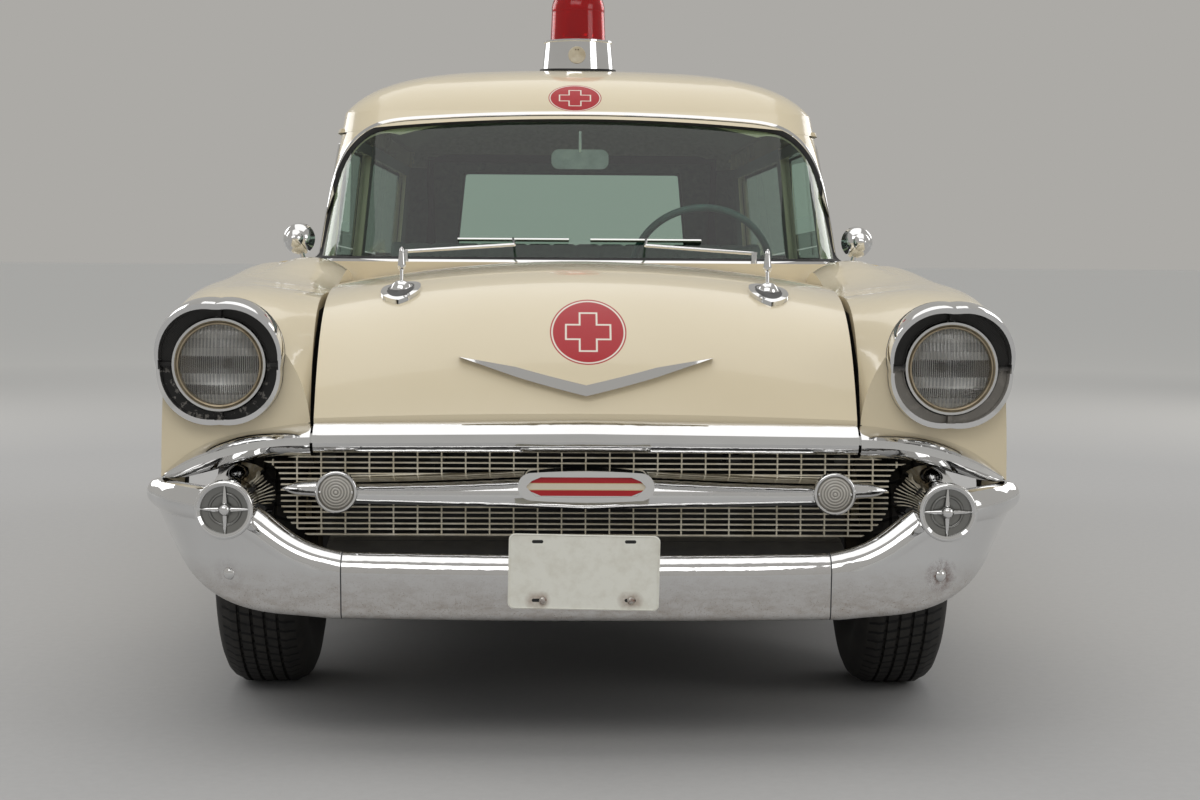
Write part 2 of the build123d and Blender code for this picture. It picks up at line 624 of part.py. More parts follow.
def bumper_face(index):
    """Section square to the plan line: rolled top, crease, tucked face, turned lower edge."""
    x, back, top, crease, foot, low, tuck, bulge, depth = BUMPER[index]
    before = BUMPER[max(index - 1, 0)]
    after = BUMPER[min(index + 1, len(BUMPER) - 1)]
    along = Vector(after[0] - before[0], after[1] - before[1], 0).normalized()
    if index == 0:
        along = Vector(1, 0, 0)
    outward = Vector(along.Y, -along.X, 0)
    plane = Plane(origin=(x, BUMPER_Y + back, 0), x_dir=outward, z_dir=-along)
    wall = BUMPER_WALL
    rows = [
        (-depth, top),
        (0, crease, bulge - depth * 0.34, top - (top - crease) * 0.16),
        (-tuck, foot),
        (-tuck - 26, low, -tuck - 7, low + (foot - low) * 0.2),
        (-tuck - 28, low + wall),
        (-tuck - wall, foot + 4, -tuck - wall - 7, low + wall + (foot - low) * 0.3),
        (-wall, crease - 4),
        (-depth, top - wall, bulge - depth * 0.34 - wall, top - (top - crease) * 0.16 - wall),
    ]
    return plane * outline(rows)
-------
| What you will do |
Set down the material above again, word for word.

| Answer to this exercise |
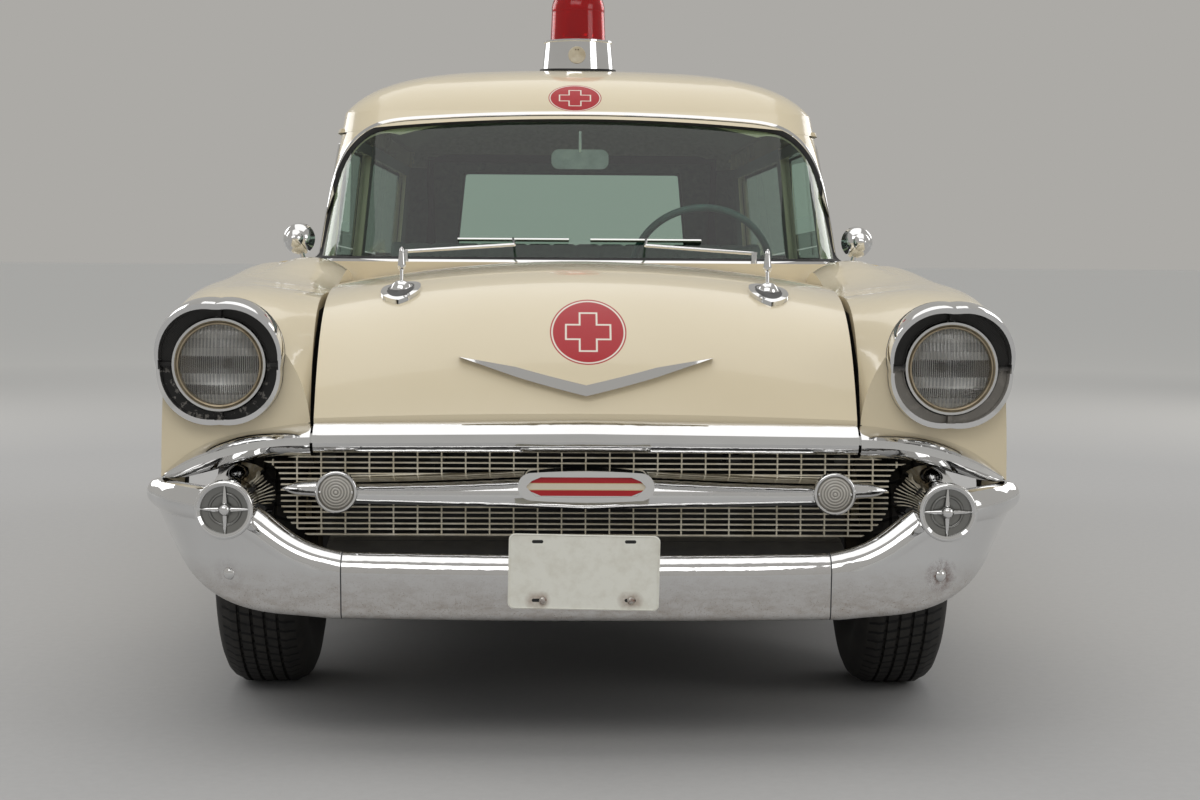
Write part 2 of the build123d and Blender code for this picture. It picks up at line 624 of part.py. More parts follow.
def bumper_face(index):
    """Section square to the plan line: rolled top, crease, tucked face, turned lower edge."""
    x, back, top, crease, foot, low, tuck, bulge, depth = BUMPER[index]
    before = BUMPER[max(index - 1, 0)]
    after = BUMPER[min(index + 1, len(BUMPER) - 1)]
    along = Vector(after[0] - before[0], after[1] - before[1], 0).normalized()
    if index == 0:
        along = Vector(1, 0, 0)
    outward = Vector(along.Y, -along.X, 0)
    plane = Plane(origin=(x, BUMPER_Y + back, 0), x_dir=outward, z_dir=-along)
    wall = BUMPER_WALL
    rows = [
        (-depth, top),
        (0, crease, bulge - depth * 0.34, top - (top - crease) * 0.16),
        (-tuck, foot),
        (-tuck - 26, low, -tuck - 7, low + (foot - low) * 0.2),
        (-tuck - 28, low + wall),
        (-tuck - wall, foot + 4, -tuck - wall - 7, low + wall + (foot - low) * 0.3),
        (-wall, crease - 4),
        (-depth, top - wall, bulge - depth * 0.34 - wall, top - (top - crease) * 0.16 - wall),
    ]
    return plane * outline(rows)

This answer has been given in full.